Maybe: Using flash doesn't make your photos less honest or less pure. Less catchy than its current state, though.

Anon, you make good photographic, interpretive, and epistemological points. Nobody acknowledged the writer's argumentative/"thesis" point (interpretive error), nobody addressed the nonsensicality of a *photo* having "purity" or "reality" (hint: it has neither, and "reality" in a photo is a late-19th c modernist myth); and few addressed the issue of subjectivity in evaluating art/photography, though I suspect most are aware of this.

Great article! I know photographers who are all about shooting with a flash and others who don't even own a flash and don't like them. The photographers I know who having been shooting a long time and have successful business are the ones who use flashes. Nothing against natural light photographers, I love the look of natural light! I would like to be good at both;)

Same. Bring on the H8.

Dig your work Daniel! Keep doing whatever you are doing. I'm sure I can learn from what you know.

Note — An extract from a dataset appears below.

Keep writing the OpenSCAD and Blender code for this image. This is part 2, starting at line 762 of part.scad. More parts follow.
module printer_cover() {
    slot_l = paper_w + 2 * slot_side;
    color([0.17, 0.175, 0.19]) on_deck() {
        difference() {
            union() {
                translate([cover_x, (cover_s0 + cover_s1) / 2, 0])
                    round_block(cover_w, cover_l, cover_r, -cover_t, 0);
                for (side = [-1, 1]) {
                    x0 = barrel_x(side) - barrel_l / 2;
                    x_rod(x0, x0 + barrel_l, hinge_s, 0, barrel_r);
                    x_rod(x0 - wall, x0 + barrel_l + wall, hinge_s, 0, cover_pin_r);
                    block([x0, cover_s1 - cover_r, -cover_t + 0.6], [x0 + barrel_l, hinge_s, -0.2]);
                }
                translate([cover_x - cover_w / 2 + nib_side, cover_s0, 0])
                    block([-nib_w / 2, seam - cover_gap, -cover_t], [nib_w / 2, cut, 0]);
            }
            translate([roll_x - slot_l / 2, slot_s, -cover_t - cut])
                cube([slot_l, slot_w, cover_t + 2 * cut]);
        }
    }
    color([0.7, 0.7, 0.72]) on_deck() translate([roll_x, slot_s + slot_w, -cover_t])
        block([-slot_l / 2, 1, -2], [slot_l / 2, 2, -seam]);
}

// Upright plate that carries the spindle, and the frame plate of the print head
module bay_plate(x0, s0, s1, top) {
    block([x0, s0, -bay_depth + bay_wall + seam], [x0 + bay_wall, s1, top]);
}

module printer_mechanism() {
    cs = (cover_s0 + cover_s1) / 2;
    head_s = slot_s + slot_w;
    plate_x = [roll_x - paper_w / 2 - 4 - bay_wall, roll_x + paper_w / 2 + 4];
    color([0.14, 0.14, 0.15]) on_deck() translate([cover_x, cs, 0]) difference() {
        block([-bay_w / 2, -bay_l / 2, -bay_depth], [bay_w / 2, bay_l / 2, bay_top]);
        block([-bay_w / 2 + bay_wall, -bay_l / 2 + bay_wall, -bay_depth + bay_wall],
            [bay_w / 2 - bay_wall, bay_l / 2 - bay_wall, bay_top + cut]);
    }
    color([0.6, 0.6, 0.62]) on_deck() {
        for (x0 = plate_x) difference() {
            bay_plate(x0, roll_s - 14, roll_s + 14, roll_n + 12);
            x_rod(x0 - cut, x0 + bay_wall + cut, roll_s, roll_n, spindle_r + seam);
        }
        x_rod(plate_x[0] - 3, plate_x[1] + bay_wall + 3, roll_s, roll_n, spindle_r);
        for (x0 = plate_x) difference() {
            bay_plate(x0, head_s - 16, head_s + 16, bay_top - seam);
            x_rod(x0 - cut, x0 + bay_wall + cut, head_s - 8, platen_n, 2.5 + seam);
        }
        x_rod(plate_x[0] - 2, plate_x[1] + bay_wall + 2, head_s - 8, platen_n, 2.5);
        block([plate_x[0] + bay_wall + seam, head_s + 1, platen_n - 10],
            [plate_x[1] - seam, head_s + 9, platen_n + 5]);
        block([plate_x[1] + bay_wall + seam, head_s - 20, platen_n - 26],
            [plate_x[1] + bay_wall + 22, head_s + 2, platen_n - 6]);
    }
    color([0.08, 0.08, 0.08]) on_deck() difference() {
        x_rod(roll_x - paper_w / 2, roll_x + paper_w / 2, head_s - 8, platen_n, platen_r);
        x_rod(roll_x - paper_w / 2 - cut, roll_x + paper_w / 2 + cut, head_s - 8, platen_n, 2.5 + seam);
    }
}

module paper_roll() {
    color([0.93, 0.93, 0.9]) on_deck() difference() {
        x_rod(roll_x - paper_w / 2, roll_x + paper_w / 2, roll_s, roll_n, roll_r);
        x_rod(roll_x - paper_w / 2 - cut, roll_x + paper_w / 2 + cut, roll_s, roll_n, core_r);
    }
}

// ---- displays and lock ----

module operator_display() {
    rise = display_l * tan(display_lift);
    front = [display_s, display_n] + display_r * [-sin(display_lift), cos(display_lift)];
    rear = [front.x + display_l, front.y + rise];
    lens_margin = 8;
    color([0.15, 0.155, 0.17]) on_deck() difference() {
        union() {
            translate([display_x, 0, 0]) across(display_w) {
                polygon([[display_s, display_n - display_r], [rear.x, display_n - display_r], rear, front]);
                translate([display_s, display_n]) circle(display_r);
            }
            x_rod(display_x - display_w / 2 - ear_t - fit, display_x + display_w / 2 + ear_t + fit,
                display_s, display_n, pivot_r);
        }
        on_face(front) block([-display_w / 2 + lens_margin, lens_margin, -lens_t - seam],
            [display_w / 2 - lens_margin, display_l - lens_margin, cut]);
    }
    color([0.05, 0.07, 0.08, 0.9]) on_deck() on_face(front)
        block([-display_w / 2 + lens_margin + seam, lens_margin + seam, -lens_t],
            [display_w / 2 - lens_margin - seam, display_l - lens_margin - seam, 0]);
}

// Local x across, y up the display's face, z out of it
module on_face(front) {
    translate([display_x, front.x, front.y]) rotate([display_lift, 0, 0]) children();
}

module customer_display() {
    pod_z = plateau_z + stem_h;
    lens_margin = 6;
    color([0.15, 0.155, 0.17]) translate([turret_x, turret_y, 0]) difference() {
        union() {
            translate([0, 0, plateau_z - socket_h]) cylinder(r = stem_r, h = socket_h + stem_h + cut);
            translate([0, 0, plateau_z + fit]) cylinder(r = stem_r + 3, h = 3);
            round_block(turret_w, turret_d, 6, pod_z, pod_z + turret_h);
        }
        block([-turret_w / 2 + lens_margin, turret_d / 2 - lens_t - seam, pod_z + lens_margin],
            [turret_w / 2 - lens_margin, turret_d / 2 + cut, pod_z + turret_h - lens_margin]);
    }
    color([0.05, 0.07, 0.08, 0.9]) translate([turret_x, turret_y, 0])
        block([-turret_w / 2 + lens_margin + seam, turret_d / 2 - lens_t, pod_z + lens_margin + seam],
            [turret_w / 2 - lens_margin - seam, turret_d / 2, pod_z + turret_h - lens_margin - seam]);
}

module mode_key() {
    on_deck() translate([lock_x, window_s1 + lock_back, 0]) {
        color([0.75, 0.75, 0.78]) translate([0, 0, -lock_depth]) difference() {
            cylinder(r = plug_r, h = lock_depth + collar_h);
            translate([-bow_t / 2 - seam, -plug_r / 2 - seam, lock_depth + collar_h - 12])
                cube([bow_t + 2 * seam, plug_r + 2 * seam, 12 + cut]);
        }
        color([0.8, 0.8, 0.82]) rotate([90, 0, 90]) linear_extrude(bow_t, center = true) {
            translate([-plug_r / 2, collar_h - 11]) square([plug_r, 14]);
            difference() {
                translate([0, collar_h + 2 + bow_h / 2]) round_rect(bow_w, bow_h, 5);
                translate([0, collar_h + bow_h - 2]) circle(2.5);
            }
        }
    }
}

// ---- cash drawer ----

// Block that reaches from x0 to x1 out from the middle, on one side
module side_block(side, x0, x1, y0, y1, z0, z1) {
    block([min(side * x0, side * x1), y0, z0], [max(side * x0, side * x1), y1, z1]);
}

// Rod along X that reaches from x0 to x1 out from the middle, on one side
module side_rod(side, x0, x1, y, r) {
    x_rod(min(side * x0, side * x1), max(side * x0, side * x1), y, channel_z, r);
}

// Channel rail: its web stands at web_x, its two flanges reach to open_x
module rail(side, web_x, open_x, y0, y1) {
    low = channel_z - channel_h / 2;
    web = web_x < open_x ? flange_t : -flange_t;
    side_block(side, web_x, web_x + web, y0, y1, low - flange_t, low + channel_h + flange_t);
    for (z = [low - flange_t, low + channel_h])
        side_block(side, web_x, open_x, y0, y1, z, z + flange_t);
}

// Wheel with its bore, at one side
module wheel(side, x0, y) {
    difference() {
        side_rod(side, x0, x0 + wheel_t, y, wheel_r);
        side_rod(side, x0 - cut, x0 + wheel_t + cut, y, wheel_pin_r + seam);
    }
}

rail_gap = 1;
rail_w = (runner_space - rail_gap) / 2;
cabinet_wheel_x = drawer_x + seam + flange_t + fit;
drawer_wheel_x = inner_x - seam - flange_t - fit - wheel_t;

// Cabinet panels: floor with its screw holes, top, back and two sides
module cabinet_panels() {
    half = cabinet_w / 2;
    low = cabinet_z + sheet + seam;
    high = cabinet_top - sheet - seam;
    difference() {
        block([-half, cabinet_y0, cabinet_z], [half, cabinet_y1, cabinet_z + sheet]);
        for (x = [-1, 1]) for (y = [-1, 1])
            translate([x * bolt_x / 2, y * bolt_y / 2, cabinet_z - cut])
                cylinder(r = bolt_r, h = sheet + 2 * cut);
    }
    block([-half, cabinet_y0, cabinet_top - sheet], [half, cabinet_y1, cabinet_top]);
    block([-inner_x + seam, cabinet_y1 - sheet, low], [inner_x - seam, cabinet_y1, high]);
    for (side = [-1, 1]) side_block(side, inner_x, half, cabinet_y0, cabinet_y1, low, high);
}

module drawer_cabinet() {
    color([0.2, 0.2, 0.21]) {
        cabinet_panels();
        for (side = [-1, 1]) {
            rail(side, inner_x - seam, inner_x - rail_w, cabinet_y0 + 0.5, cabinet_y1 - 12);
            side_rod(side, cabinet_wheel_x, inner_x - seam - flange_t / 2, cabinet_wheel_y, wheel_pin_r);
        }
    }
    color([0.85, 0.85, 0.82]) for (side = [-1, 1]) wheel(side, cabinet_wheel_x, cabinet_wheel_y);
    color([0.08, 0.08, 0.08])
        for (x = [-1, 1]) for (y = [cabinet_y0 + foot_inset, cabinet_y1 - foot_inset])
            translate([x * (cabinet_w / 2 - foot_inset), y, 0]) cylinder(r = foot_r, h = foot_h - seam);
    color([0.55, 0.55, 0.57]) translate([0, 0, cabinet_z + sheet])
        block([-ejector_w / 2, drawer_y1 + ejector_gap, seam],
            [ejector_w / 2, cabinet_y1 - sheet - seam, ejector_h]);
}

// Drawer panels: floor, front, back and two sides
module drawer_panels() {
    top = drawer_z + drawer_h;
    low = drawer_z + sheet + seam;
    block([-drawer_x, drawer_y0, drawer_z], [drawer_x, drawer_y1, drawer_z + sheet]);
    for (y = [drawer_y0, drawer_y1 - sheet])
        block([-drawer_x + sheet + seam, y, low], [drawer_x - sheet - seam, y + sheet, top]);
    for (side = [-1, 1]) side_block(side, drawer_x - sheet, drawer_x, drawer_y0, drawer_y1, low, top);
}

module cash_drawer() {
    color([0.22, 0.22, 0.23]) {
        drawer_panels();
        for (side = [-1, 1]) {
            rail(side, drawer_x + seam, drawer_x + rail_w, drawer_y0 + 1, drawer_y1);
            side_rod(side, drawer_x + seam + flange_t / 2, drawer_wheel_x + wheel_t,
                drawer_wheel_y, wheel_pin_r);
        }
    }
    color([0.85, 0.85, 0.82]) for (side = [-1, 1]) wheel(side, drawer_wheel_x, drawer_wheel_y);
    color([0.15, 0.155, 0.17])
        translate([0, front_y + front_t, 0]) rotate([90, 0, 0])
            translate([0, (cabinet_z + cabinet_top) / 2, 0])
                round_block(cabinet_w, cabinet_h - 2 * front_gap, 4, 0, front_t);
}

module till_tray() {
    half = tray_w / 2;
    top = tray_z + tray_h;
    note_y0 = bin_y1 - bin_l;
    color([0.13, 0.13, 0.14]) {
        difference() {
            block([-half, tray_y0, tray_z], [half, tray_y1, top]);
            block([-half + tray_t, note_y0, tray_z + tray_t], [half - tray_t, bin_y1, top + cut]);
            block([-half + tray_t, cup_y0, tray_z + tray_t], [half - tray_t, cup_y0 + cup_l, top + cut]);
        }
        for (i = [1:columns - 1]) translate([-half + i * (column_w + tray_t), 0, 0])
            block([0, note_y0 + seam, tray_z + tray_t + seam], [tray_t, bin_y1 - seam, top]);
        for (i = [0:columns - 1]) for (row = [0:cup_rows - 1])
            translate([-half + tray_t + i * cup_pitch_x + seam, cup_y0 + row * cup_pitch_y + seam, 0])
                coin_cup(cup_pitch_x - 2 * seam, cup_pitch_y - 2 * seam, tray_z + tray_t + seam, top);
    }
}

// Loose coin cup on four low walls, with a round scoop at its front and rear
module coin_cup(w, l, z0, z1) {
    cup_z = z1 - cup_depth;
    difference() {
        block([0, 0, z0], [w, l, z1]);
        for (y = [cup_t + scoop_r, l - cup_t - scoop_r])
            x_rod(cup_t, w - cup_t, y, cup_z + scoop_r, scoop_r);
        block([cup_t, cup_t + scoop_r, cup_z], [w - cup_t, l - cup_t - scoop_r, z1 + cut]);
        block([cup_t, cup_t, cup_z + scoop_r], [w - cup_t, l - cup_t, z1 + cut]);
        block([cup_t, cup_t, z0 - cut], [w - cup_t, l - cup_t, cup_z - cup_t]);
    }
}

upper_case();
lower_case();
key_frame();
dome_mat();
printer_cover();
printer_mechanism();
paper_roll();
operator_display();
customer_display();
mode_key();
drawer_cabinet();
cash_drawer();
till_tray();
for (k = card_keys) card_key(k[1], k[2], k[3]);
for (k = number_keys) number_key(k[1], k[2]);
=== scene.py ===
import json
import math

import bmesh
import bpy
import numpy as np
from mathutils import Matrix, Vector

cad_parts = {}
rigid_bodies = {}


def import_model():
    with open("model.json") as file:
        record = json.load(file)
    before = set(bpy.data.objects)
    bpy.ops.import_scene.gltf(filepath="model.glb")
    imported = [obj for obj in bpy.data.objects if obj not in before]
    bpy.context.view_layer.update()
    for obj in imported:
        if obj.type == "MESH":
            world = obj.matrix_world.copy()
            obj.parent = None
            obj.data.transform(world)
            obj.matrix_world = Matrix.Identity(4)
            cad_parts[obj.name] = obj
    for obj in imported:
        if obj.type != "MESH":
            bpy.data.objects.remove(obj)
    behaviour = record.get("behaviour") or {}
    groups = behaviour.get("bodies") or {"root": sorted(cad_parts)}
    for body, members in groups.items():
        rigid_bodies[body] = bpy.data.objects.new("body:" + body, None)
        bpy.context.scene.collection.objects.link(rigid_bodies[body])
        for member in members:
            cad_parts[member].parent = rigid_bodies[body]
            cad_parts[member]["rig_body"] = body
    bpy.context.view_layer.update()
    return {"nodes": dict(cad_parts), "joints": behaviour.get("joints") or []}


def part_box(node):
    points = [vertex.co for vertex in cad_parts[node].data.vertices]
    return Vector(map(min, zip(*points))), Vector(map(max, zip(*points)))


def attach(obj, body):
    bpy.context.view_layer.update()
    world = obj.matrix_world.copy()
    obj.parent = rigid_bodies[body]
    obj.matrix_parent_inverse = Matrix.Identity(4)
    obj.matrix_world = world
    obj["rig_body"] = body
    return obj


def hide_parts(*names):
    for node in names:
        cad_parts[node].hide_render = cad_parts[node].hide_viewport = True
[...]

You've also shot some fantastic portraits with your ring light.

It is called "Natural/Available Quality Light", not any natural light. On the link below you can see what I mean, because this guy never uses flash unless in extreme dark.


I'm sorry, but you can't compare two different arts.
On the one hand, you create a lighting with strobes. On the other hand, you need to master the light available.
This statement may sound such as "Strobes are fake and Natural Light are artists". But this is not what I mean. I use both strobe and natural light.
The reality shows us that the first is completely different from the second. Just get used to that.

I think the genre of photographer affects this greatly - this is why most Fashion photographers tend to make absolutely horrible Wedding Photographers - because they rely so heavily on induced lighting that when you put them into a situation where they need to improvise with what's available, their photos are a disaster.